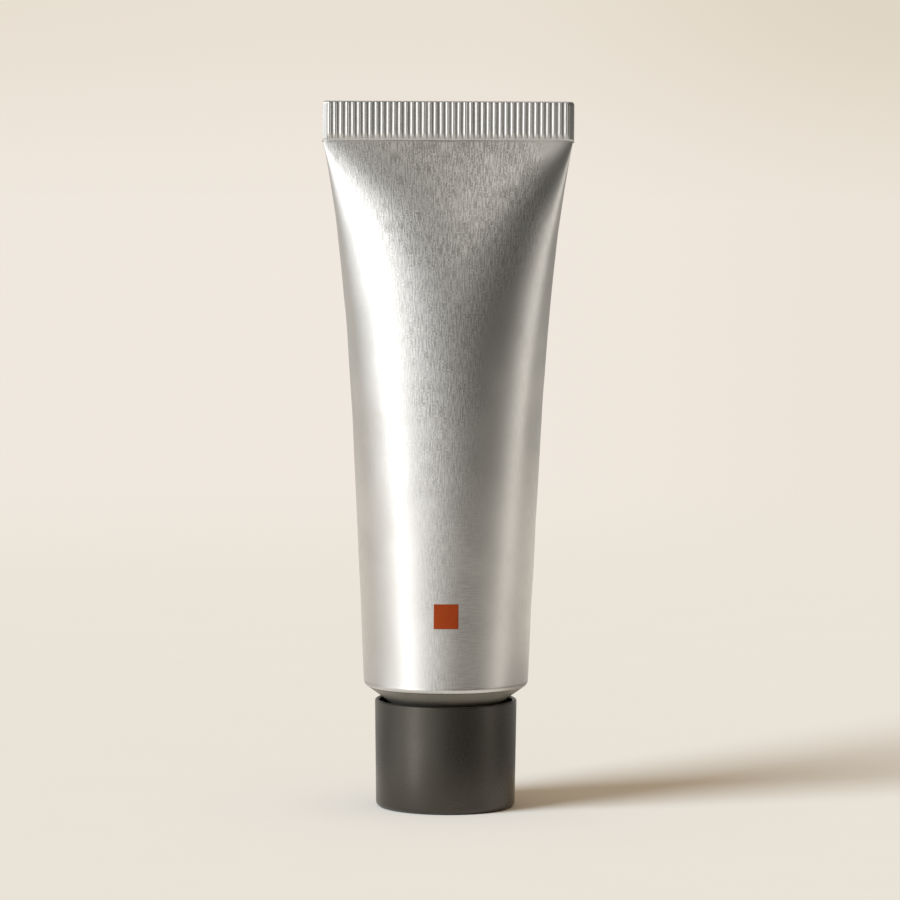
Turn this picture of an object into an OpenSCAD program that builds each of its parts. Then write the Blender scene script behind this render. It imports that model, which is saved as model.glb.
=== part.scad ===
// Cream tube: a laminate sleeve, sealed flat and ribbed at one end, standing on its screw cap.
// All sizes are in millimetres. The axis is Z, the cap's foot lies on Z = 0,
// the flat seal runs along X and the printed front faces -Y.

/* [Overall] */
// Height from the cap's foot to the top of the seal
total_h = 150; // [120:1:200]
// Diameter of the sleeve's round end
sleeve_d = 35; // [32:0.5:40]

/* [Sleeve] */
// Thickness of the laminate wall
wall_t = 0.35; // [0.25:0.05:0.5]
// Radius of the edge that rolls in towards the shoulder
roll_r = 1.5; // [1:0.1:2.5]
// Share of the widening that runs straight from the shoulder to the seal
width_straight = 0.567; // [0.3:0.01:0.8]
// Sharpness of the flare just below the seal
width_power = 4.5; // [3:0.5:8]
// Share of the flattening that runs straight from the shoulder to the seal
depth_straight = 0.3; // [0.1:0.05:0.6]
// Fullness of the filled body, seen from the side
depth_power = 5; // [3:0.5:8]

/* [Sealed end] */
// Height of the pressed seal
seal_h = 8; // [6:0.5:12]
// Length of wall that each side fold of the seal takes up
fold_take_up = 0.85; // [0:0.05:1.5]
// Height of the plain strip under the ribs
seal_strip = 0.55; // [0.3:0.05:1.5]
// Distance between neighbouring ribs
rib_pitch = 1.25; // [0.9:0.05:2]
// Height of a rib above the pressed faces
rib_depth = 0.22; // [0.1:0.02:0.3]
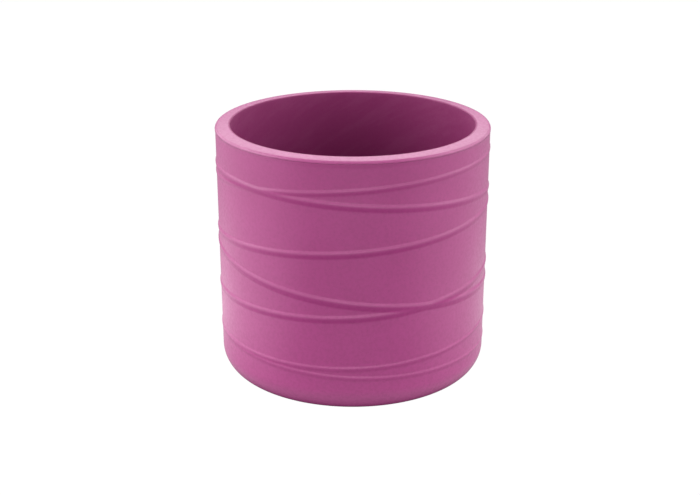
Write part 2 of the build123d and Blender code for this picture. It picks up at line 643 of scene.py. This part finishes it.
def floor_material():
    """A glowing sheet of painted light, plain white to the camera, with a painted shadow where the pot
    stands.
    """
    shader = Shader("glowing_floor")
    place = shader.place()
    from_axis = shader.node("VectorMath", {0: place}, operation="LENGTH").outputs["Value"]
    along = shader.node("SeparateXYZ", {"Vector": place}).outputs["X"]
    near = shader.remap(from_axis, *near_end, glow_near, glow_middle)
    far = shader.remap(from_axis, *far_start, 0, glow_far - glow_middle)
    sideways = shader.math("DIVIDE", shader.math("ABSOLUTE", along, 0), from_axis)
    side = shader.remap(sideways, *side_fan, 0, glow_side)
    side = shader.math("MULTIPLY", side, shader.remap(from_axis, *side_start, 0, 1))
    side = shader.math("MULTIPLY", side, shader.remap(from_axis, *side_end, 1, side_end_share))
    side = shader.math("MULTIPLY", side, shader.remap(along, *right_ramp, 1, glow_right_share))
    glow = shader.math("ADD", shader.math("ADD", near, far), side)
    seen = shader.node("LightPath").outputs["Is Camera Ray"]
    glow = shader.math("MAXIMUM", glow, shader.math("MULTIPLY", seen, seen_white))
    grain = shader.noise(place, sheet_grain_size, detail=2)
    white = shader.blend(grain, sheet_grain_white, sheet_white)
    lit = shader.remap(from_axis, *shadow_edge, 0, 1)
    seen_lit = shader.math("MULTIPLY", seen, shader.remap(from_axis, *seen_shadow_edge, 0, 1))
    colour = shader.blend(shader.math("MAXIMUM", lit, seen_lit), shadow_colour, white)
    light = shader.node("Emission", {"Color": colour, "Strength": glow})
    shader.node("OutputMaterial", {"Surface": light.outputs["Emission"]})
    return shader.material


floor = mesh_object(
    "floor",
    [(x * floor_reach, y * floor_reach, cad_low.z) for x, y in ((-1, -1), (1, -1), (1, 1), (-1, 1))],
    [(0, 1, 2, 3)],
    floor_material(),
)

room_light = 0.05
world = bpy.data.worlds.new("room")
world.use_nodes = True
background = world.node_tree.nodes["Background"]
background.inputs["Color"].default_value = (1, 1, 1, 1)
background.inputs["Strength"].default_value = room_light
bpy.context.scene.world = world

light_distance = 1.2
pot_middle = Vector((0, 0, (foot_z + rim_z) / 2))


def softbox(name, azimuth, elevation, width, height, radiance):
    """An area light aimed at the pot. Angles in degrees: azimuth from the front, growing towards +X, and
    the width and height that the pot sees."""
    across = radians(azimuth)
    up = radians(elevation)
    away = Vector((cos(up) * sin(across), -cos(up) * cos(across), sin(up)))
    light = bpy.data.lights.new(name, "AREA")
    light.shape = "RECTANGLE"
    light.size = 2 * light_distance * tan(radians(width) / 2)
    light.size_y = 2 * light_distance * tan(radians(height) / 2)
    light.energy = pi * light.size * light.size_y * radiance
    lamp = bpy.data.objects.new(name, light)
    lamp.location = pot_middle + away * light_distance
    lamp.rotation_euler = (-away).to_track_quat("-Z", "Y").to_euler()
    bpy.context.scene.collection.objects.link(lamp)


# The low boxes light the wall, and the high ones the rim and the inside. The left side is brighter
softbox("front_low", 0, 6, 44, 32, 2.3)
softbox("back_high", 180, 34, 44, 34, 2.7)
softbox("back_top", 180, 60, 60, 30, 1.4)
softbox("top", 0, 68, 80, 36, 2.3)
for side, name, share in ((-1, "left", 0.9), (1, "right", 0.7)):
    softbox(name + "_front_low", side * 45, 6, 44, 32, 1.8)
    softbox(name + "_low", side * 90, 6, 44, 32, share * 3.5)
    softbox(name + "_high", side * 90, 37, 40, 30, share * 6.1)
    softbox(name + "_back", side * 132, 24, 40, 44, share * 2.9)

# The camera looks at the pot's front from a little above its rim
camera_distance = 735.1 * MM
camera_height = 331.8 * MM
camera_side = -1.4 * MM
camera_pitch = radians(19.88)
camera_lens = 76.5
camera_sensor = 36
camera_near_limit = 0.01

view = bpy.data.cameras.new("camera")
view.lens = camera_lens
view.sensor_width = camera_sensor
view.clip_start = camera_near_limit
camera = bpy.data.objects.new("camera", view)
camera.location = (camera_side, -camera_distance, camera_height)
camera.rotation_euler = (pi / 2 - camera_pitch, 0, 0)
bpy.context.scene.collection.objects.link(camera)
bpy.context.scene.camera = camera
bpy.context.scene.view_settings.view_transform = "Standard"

------------------------------------------------------------------------

Exercise prompt:
Set the lines down exactly, from the first line of the records to the line where "sleeve_d = 35; // [32:0.5:40]" appears, with both ends kept.

Response to the task:
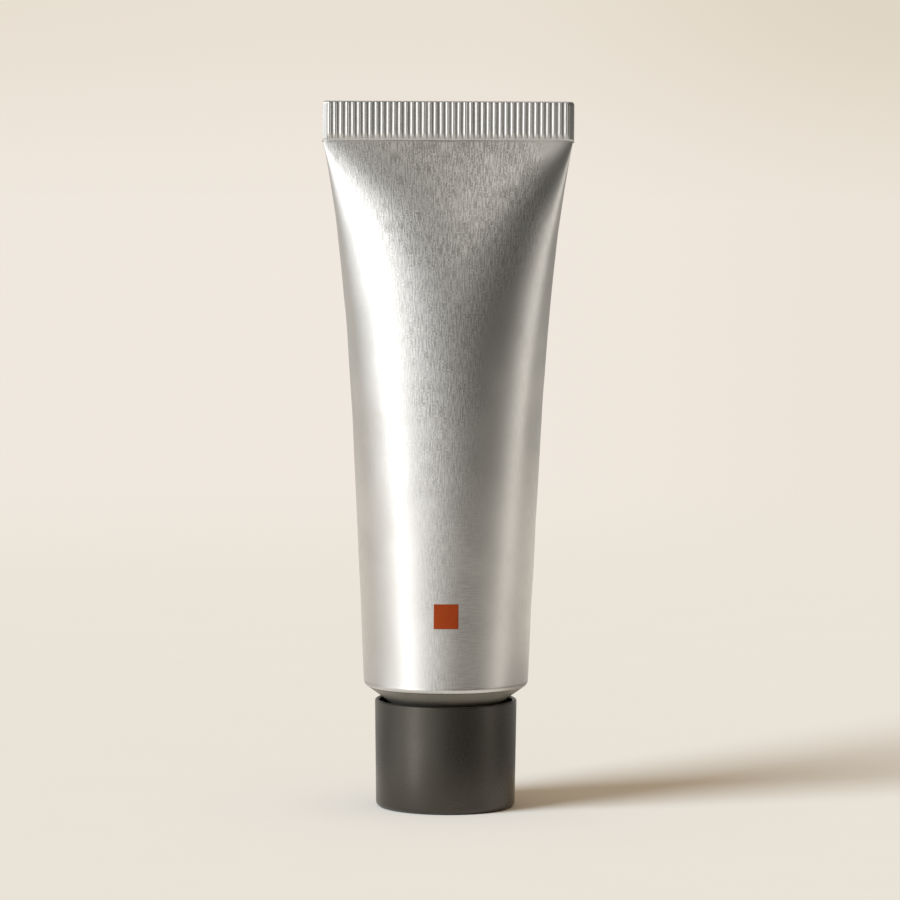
Turn this picture of an object into an OpenSCAD program that builds each of its parts. Then write the Blender scene script behind this render. It imports that model, which is saved as model.glb.
=== part.scad ===
// Cream tube: a laminate sleeve, sealed flat and ribbed at one end, standing on its screw cap.
// All sizes are in millimetres. The axis is Z, the cap's foot lies on Z = 0,
// the flat seal runs along X and the printed front faces -Y.

/* [Overall] */
// Height from the cap's foot to the top of the seal
total_h = 150; // [120:1:200]
// Diameter of the sleeve's round end
sleeve_d = 35; // [32:0.5:40]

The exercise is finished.